The Vice President’s not. That’s why Johnson took the spot under Kennedy, a man he detested, and shrilled for the President, and why Bush Sr., after condemning supply side as “voodoo economics” in the primaries, pushed Reagan’s budget plans after he became veep. It goes with the vice presidency, because the vice president is the weakest of the elected officials…he’s got no way at all to push his agenda.

But is that to be seen as a virtue? John C. Calhoun and John Nance Garner resigned rather than support positions they thought were wrong. Which is more honorable?

It’s hard to say…there can be honor in both positions. There’s something honorable about taking a principled stand and resigning if something goes against your beliefs. But there’s also something honorable about loyalty…to the administration and to the party, about putting aside your own interests and subordinating your own opinions to the group.

There’s absolutely nothing honorable about subverting your own sense of morality or ethics in deference to a group. That’s just about the most reprehensible thing I can imagine that isn’t punishable by an extended jail sentence.

Or they may, in actuality, be involved in a gay love afair yawn. And I’m only half kidding.

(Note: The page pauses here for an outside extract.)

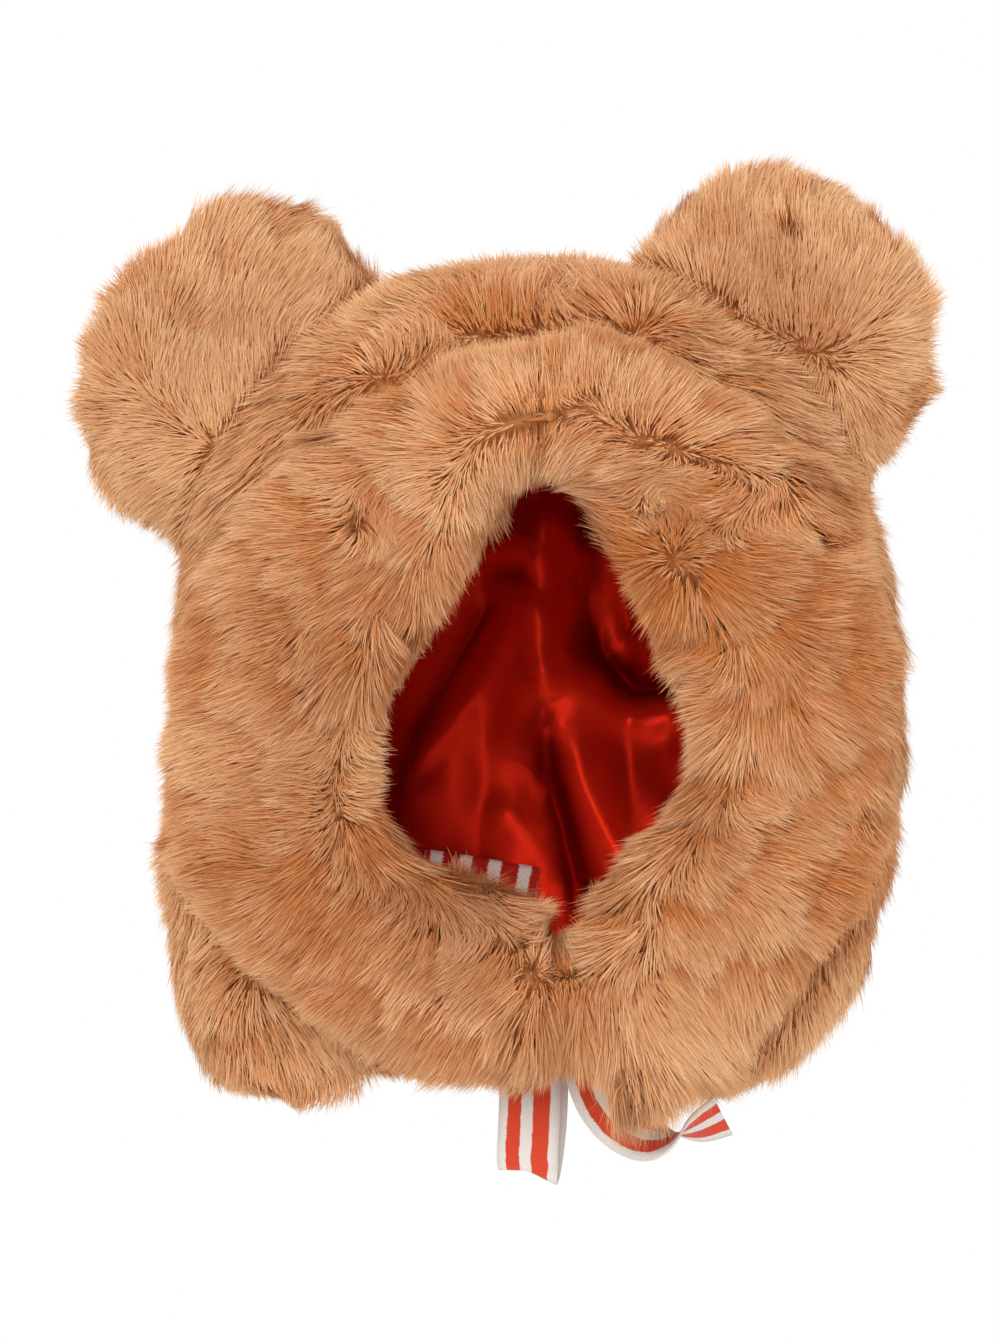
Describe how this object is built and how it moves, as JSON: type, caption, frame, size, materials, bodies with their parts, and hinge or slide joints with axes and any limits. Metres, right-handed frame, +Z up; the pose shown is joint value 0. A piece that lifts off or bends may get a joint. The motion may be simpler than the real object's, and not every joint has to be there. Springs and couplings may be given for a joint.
{
  "type": "animal ear hat",
  "caption": "Deep faux fur bonnet with round stuffed ears, a padded fur band round the face, satin lining and striped ribbon ties.",
  "frame": {"origin": "the highest point inside the lining, where the crown of the wearer's head meets it", "axes": "+Z up along the head, the face opening looks along -Y, +X to the right seen from the front"},
  "size_m": [0.3171, 0.2496, 0.3634],
  "materials": {
    "fur": "deep apricot faux fur, soft pile about 15 mm long in loose locks",
    "satin": "glossy red satin",
    "striped_ribbon": "matt woven cotton ribbon, red and off-white stripes"
  },
  "bodies": {
    "root": {"hood": "fur", "face_ruff": "fur", "ear_left": "fur", "ear_right": "fur", "lining": "satin", "neck_patch": "striped_ribbon", "tie_left": "striped_ribbon", "tie_right": "striped_ribbon"}
  },
  "joints": []
}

I’m going to have to get on the “people are strange” bus. Especially older folks. We can’t tell gran my cousin’s gay, but she loves Freddy Mercury.

And who says a gay guy’s gotta look out for all homosexuals. Most people don’t care if the metro door’s closing as long as they got in okay. Just look at all the women’s groups that support the submission of wives to their husbands, or the women politicians against abortion rights.

Yeah. They called them collaborators, once.

This is true only in certain cases. One can disagree about the allocations of the government’s budget without being a Bad Person. One can disagree about whether or not invading Iraq was a good way to fight terrorism without being a Bad Person.

One cannot, however, deliberately make people into second-class citizens because they offend your sensibilities without being a Bad Person.

This is a foul slander of most “religious folk”, and I must ask you to withdraw it.

Actually, I can clearly recall when I thought up a crude version of Kant’s Categorical Imperative, realized that the world would work if everybody worked for a living but wouldn’t work if everybody robbed each other for a living, and concluded that the former made more sense than the latter.

I agree. I had vast quantities of respect for the elder Bush until he sold his soul to become Vice-President.

Loyalty to a party trumping loyalty to the country is what’s got us the current gaggle of clusterfuckups.